Perangkat RFID Pertamina |
Badan Pengatur Kegiatan Hilir Minyak dan Gas Bumi (BPH
Migas) menyatakan bahwa mereka telah memberi instruksi terhadap pemenang tender
penyaluran Bahan Bakar Minyak (BBM) subsidi untuk menyiapkan sistem monitoring
melalui sistem teknologi informasi. Bagi yang terpilih menjadi penyalur BBM
bersubsidi, PT Pertamina (Persero) sejak awal sudah berencana untuk
mengimplementasikan sistem tersebut karena sebelumnya pernah menyiapkan program
sistem monitoring pengendalian (SMP) BBM bersubsidi dengan menggunakan perangkat
teknologi, Radio Frequency Identification (RFId).
Dirut Pertamina, Dwi Soetjipto telah mengatakab bahwa
evaluasi akan dilakukan terhadap program SMP BBM subsidi yang pernah berjalan
pada program direksi periode sebelumnya. Apabila efektif, pemasangan perangkat
teknologi RFId akan diimplementasikan lagi.
"Ya kami lihat nanti kalau efektif kami lanjutkan. Apa
yang harus kami lakukan ya dikerjakan," tukas Dwi.
Ia ogah disuruh berandai-andai apakah program tersebut bisa
berjalan kembali atau tidak. Namun, pihaknya akan fokus untuk meminimalisir
kebocoran dari penyaluran BBM bersubsidi.
Sebelumnya, Tim Reformasi Tata Kelola Migas atau tim
Antimafia Migas menemukan fakta menarik dibalik kegagalan implementasi program
tersebut.
Anggota Tim Antimafia Migas Djoko Siswanto mengungkapkan
bahwa kegagalan penerapan RFID dan pembelian BBM non tunai tersebut disebabkan
oleh intervensi sejumlah pihak yang sengaja menghambat kelancaran program
tersebut.
"Ini juga karena praktik mafia migas. Kalau program non
tunai dan RFID jalan, mereka sudah tidak bisa macam-macam lagi dengan data riil
penyaluran BBM ke masyarakat yang selama ini dimainkan," keluh Djoko.
Ternyata dalam praktiknya para mafia sengaja menghalangi
pemasangan alat pencatat di nozzle dispenser Stasiun Pengisian Bahan Bakar Umum
(SPBU) yang akan merekam besaran BBM yang dibeli masyarakat. Dengan tidak
tercatatnya angka penjualan, maka otomatis para mafia bisa menjual BBM ke
pihak-pihak yang tidak berhak menerima BBM bersubsidi.
Djoko menduga bahwa praktik penyimpangan tersebut banyak
terjadi di SPBU miliki Pertamina.
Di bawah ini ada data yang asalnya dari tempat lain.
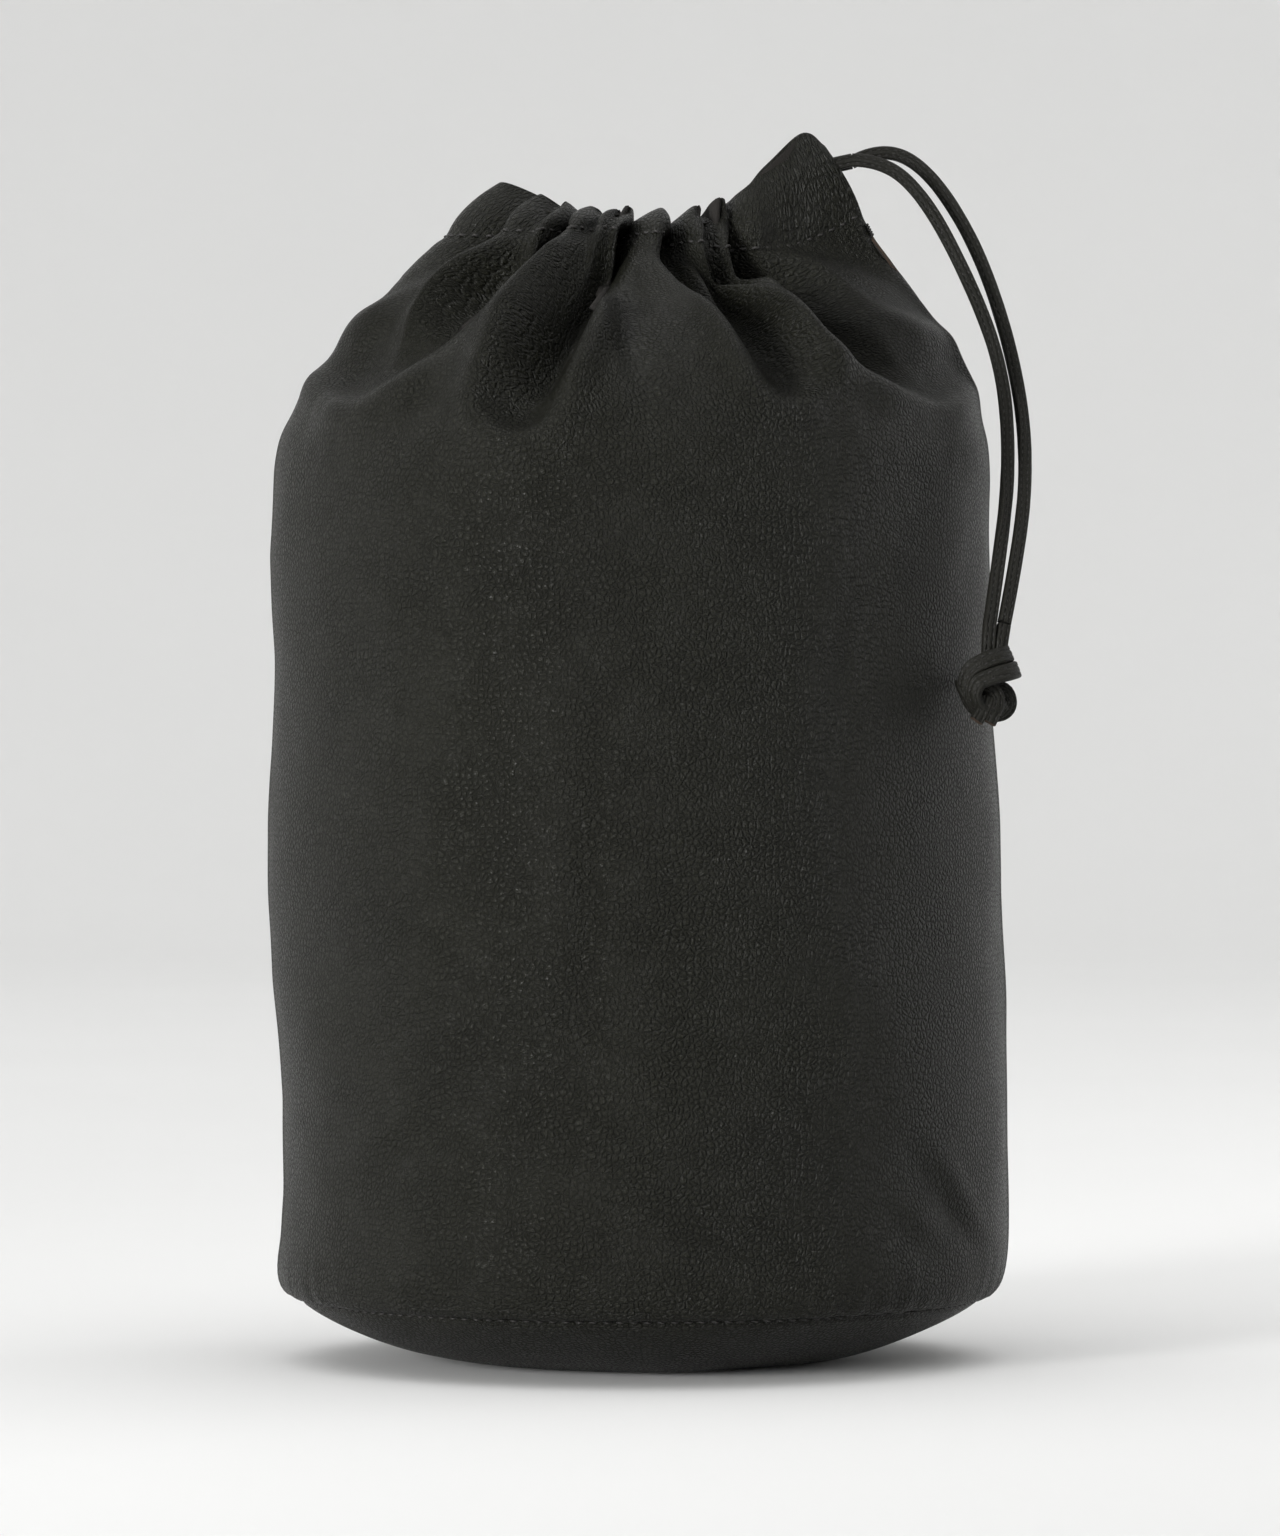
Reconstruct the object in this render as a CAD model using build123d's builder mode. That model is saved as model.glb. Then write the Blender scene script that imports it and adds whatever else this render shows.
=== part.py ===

Bahkan dari sekitar 5 ribu unit SPBU, dia
mengatakan program RFID hanya terpasang di kawasan Kalimantan dan DKI Jakarta
yang hanya tak lebih dari 100 SPBU.
"SPBU Pertamina dikasih berapa pun akan habis dan
kurang. Tapi kita tidak pernah tahu itu BBM dijual kemana," katanya.
Sebelumnya juga, tender proyek RFID telah dimenangkan oleh
PT Industri Telekomunikasi Indonesia (Inti) pada 2013 silam. Dari tender yang
dimenangkan, Inti wajib memasang 100 juta unit RFID yang akan dipasang di
tangki kendaraan. Sebagai timbal baliknya, Inti akan mendapat fee sebesar Rp 18
per liter dari setiap penjualan BBM yang dilego SPBU.
Sementara itu, apabila mengacu kepada Undang-Undang Nomor 6
tahun 2013 tentang Pengendalian BBM Bersubsidi, Pertamina diharuskan melakukan
pengendalian dengan menggunakan teknologi IT secara tertutup.
Sayang sekali ya, padahal idealnya program tersebut bagus
dan baik adanya. Namun yang namanya mafia migas memang ada di mana-mana
khususnya pada tubuh Pertamina. Pertamina memang butuh membenahi diri dulu
sebelum mampu menjadi perusahaan migas kelas dunia.